Brazil's Petrobras delivers first crude cargo to Dangote

Refinery has imported 35% of its feedstock in 2025

Dangote skeptical over future of naira-for-crude deal

Nigeria's new Dangote refinery bought its first crude oil from Brazil and Equatorial Guinea, according to a company executive, as volatile domestic availability has added incentive to diversify its feedstock.

According to S&P Global Commodities at Sea(opens in a new tab) data, Brazil's Petrobras shipped the first cargo of Brazil's Tupi crude to the refinery on March 26, delivering 1 million barrels of the medium sweet grade.

Supplies from Equatorial Guinea are yet to be dispatched, according to the ship tracking data, but will soon add to the growing list of crude grades being processed at the plant.

"We have started sourcing globally," a refinery executive told Platts, part of S&P Global Commodity Insights on March 28, confirming that the company now counts Brazil and Equatorial Guinea among its global oil suppliers.

The company's growing import activity has come as a surprise to some analysts, as the giant refinery has looked beyond the light sweet Nigerian crude it was designed to process.

Since it was commissioned in Jan. 2024, the Dangote refinery has relied mostly on Nigerian supply sourced from state oil company NNPC. But as operations have scaled toward a nameplate capacity of 650,000 b/d, the refiner has placed growing emphasis on developing new supply channels.

To date, the refinery has supplemented Nigerian crude oil with other light sweet grades, including WTI Midland crude from the US and Algeria's Saharan Blend, as well as heavy sweet Pazflor supply sourced from Angola.

According to CAS data, Dangote has received roughly 400,000 b/d of crude oil in 2025 to date, of which around 35% was imported internationally.

Nigerian supply question

As a private company, the Dangote Group has the freedom to run and optimize its refinery operations as it sees fit.

Its CEO, Aliko Dangote, previously shared plans to run Brazilian crude at the plant back in July 2024, and said talks were underway with Senegal and Libya over potential supply routes.

However, as the refinery's main trade partner and minority stakeholder, NNPC, has faced its own challenges, the company could have new incentives to forge alternative supply links.

Since the refinery began operating, NNPC has consistently underdelivered on supplies for Dangote.

After delivering around a third of some 300,000 b/d of discounted oil it had initially promised to the refinery, according to CAS data, the national oil company reduced its stake in the project from 20% to 7.2% in July.

In August, it agreed to begin supplying crude to Dangote in Nigeria's home currency, the naira, as part of an initiative to deflate Nigerian fuel prices, and briefly became its sole supplier.

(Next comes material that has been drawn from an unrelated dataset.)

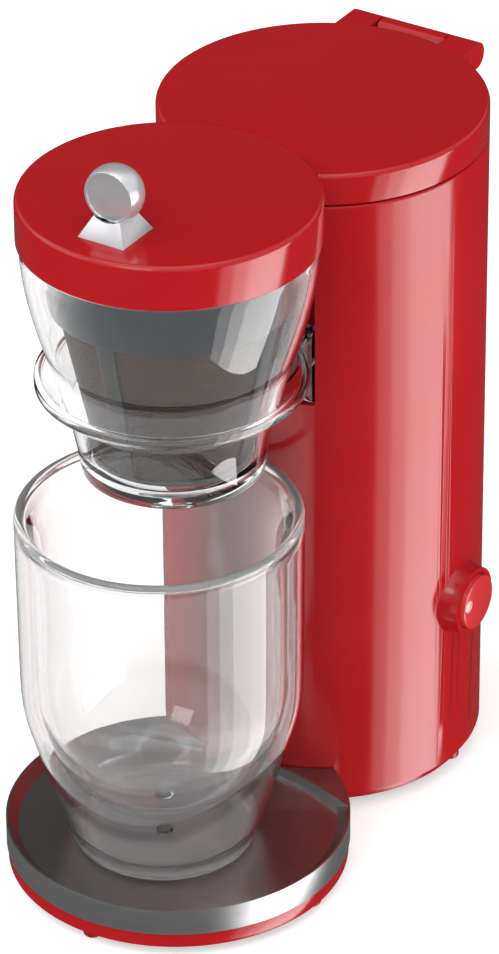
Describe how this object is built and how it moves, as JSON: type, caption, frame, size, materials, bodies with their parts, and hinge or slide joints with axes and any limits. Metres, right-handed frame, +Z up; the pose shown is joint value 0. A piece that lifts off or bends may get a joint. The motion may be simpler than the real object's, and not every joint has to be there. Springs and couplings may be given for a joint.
{
  "type": "drip coffee maker",
  "caption": "Compact drip coffee maker: round water column with a hinged lid, clear dripper with a reusable filter, and a double-walled glass on a steel drip tray.",
  "frame": {"origin": "on the table, under the middle of the part's bounding box", "axes": "+Z up; -Y towards the glass and dripper at the front; +X towards the side with the power button"},
  "size_m": [0.1145, 0.204, 0.2634],
  "materials": {
    "red_body": "gloss",
    "red_lid": "gloss",
    "red_foot": "satin",
    "button_red": "satin",
    "lamp": "gloss",
    "black_plastic": "matte",
    "white_plastic": "matte",
    "tank_plastic": "satin",
    "clear_plastic": "polished clear",
    "silicone": "matte",
    "cable": "matte",
    "black_rubber": "matte",
    "aluminium": "cast",
    "steel": "satin",
    "tray_steel": "brushed",
    "mesh_steel": "fine woven mesh",
    "dark_band": "dark mirror",
    "knob_chrome": "satin",
    "ceramic": "matte",
    "glass": "polished clear"
  },
  "bodies": {
    "housing": {"body_shell": "red_body", "base_moulding": "red_body", "base_cover": "black_plastic", "base_screws": "steel", "feet": "red_foot", "water_tank": "tank_plastic", "tank_screen": "mesh_steel", "inlet_hose": "silicone", "check_valve": "white_plastic", "heater": "aluminium", "heater_bracket": "steel", "thermostat": "ceramic", "thermal_fuse": "white_plastic", "riser_hose": "silicone", "outlet_nozzle": "white_plastic", "nozzle_gasket": "silicone", "terminal_block": "black_plastic", "switch_module": "black_plastic", "wiring": "cable", "cord_grommet": "black_rubber", "hinge_pin": "steel", "dripper_holder": "clear_plastic", "holder_screws": "steel", "button_spring": "steel"},
    "tank_lid": {"tank_lid": "red_lid"},
    "button": {"power_button": "button_red", "lamp_lens": "lamp"},
    "dripper": {"dripper_cup": "clear_plastic"},
    "filter": {"filter_frame": "dark_band", "filter_mesh": "mesh_steel"},
    "dripper_lid": {"dripper_lid": "red_lid", "shower_plate": "black_plastic", "knob_base": "knob_chrome", "knob_ball": "knob_chrome", "knob_screw": "steel"},
    "drip_tray": {"drip_tray": "tray_steel"},
    "glass": {"glass_outer": "glass", "glass_inner": "glass", "glass_plug": "silicone"}
  },
  "joints": [
    {"name": "tank_lid_hinge", "type": "hinge", "parent": "housing", "child": "tank_lid", "pos_m": [-0.00225, 0.0975, 0.23], "axis": [-1, 0, 0], "range_deg": [0, 95]},
    {"name": "button_press", "type": "slide", "parent": "housing", "child": "button", "axis": [-1, 0, 0], "range_m": [0, 0.0025], "stiffness_N_per_m": 300, "deforming": ["button_spring"]},
    {"name": "cup_lift", "type": "slide", "parent": "housing", "child": "dripper", "axis": [0, 0, 1], "range_m": [0, 0.11]},
    {"name": "filter_lift", "type": "slide", "parent": "dripper", "child": "filter", "axis": [0, 0, 1], "range_m": [0, 0.08]},
    {"name": "dripper_lid_lift", "type": "slide", "parent": "filter", "child": "dripper_lid", "axis": [0, 0, 1], "range_m": [0, 0.06]},
    {"name": "tray_slide", "type": "slide", "parent": "housing", "child": "drip_tray", "axis": [0, -1, 0], "range_m": [0, 0.13]},
    {"name": "glass_lift", "type": "slide", "parent": "drip_tray", "child": "glass", "axis": [0, 0, 1], "range_m": [0, 0.0115]}
  ]
}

However, according to NNPC figures, the NOC delivered roughly 280,000 b/d of crude to Dangote in naira by March 10, falling shy of the 385,000 b/d agreed under the deal.

Naira-for-crude renewal

As the six-month deal approaches its expiry at the end of March, federal government officials have insisted that a new contract will be agreed.

However, in addition to foreign exchange shortages and debt concerns, NNPC is now battling new challenges with instability and pipeline sabotage in Rivers State, clouding its production outlook.

In contrast to government rhetoric, the Dangote executive expressed skepticism over whether a new naira-for-crude deal will go ahead. "We are not even sure whether it will be renewed," he said.

Besides challenges for NNPC, he argued that the obligation for Dangote to sell its oil products in naira under the deal had become a drag on its operations.

He said that the refinery was left exposed to price fluctuations by pegging contract prices to dollar-based benchmarks and converting them into naira at the point of sale.

"It's not commercially advantageous for us," said the source. "When we buy in naira and sell in naira, the forex risk between the time of buying crude and selling the products may not be fully covered".

According to trade sources and Nigerian port authorities, NNPC has allocated seven crude oil cargoes to deliver around 245,000 b/d to the Dangote site in April, but is yet to agree payment terms.

Platts assessed Tupi FOB Brazil premium of 28 cents/b to the Latin American Dated Brent strip on March 28, below a 50 cent/b premium for Nigeria's Bonny Light grade.